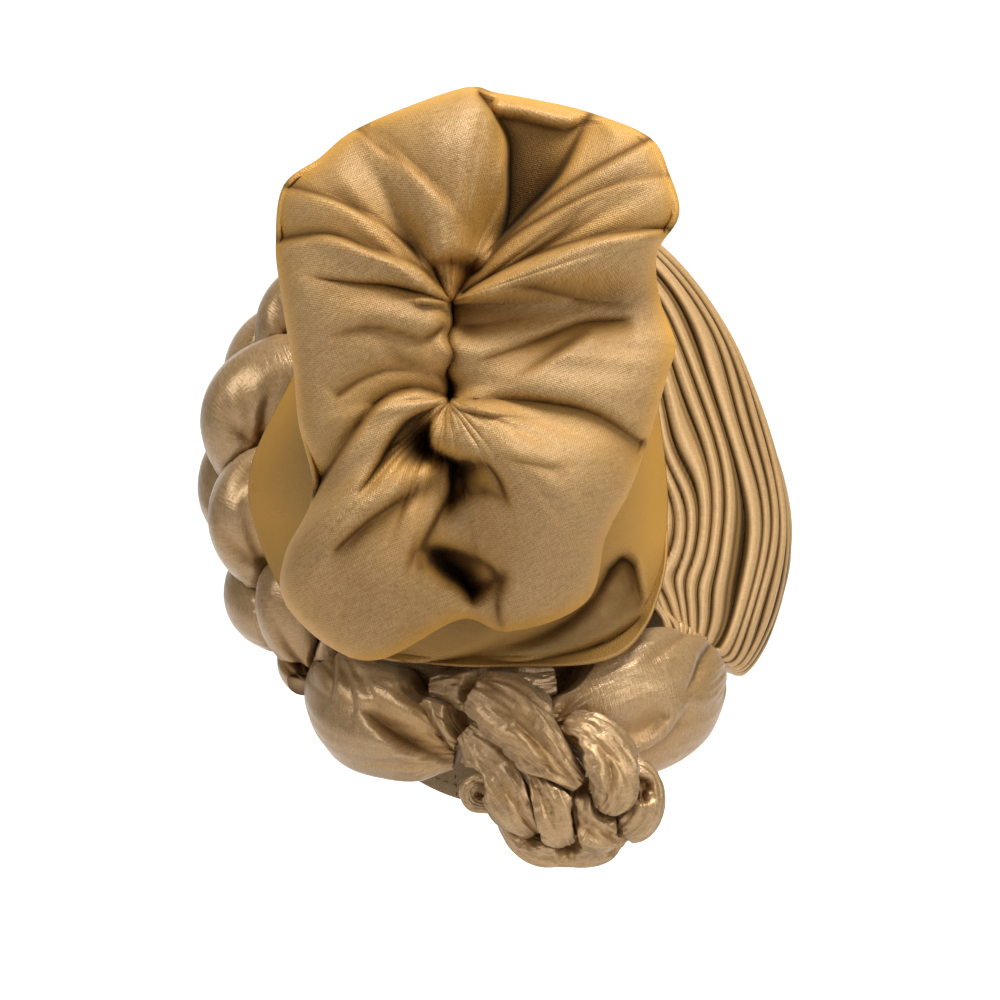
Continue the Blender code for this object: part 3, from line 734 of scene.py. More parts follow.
def padded_tube(name, lines, sides, creases):
    """Grid round a padded tube, flattened where it meets the head or a neighbour, and the creases on it."""
    line, tall, thick = lines[name]
    along, off = tube_frame(line)
    angle = np.arange(sides) * 2 * math.pi / sides
    spoke = along[:, None] * (tall[:, None] * np.cos(angle))[..., None]
    spoke = spoke + off[:, None] * (thick[:, None] * np.sin(angle))[..., None]
    reach = np.linalg.norm(spoke, axis=2)
    ray = spoke / reach[..., None]
    free = reach.copy()
    size = np.sqrt(tall * thick)
    for other, (other_line, other_tall, other_thick) in lines.items():
        if other == name:
            continue
        every = max(1, len(other_line) // TUBE_SAMPLES)
        other_size = np.sqrt(other_tall * other_thick)[::every]
        step = other_line[::every][None] - line[:, None]
        apart = np.linalg.norm(step, axis=2)
        share = size[:, None] / (size[:, None] + other_size[None])
        limit = apart * share - TUBE_GAP
        facing = np.einsum("isc,ijc->isj", ray, step / apart[..., None])
        allowed = np.where(facing > TUBE_FACING, limit[:, None] / np.clip(facing, TUBE_FACING, None), np.inf)
        reach = np.minimum(reach, np.clip(allowed.min(axis=2), TUBE_LEAST, None))
    for _ in range(PRESS_STEPS):
        point = line[:, None] + ray * reach[..., None]
        reach = np.where(inside_head(point, CARRIED_OFF), reach * PRESS_SHARE, reach)
    pressed = 1 - reach / free
    reach = reach - creases(angle, pressed, free)
    return line[:, None] + ray * np.clip(reach, TUBE_CREASED_LEAST, None)[..., None], pressed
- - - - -
- **TASK**:
The whole listing above needs to be written out again exactly.

- **SOLUTION FOR THIS PROBLEM**:
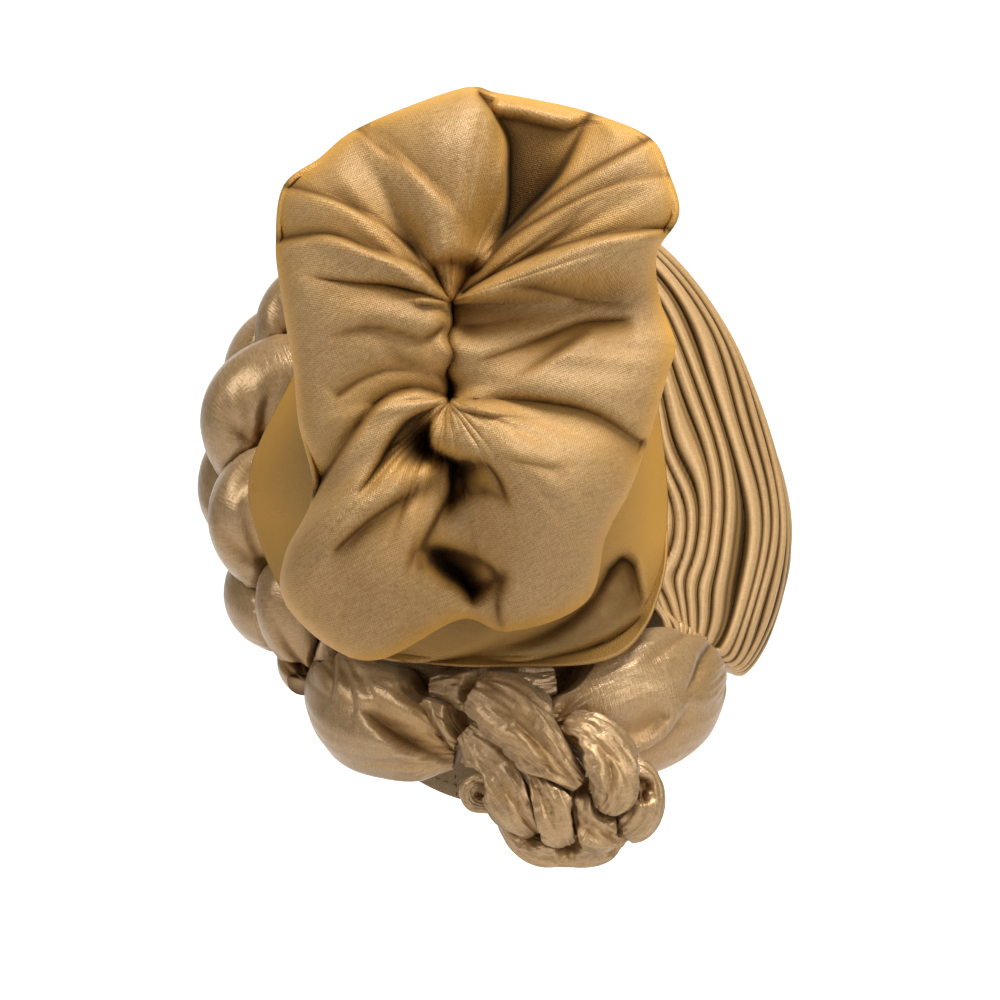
Continue the Blender code for this object: part 3, from line 734 of scene.py. More parts follow.
def padded_tube(name, lines, sides, creases):
    """Grid round a padded tube, flattened where it meets the head or a neighbour, and the creases on it."""
    line, tall, thick = lines[name]
    along, off = tube_frame(line)
    angle = np.arange(sides) * 2 * math.pi / sides
    spoke = along[:, None] * (tall[:, None] * np.cos(angle))[..., None]
    spoke = spoke + off[:, None] * (thick[:, None] * np.sin(angle))[..., None]
    reach = np.linalg.norm(spoke, axis=2)
    ray = spoke / reach[..., None]
    free = reach.copy()
    size = np.sqrt(tall * thick)
    for other, (other_line, other_tall, other_thick) in lines.items():
        if other == name:
            continue
        every = max(1, len(other_line) // TUBE_SAMPLES)
        other_size = np.sqrt(other_tall * other_thick)[::every]
        step = other_line[::every][None] - line[:, None]
        apart = np.linalg.norm(step, axis=2)
        share = size[:, None] / (size[:, None] + other_size[None])
        limit = apart * share - TUBE_GAP
        facing = np.einsum("isc,ijc->isj", ray, step / apart[..., None])
        allowed = np.where(facing > TUBE_FACING, limit[:, None] / np.clip(facing, TUBE_FACING, None), np.inf)
        reach = np.minimum(reach, np.clip(allowed.min(axis=2), TUBE_LEAST, None))
    for _ in range(PRESS_STEPS):
        point = line[:, None] + ray * reach[..., None]
        reach = np.where(inside_head(point, CARRIED_OFF), reach * PRESS_SHARE, reach)
    pressed = 1 - reach / free
    reach = reach - creases(angle, pressed, free)
    return line[:, None] + ray * np.clip(reach, TUBE_CREASED_LEAST, None)[..., None], pressed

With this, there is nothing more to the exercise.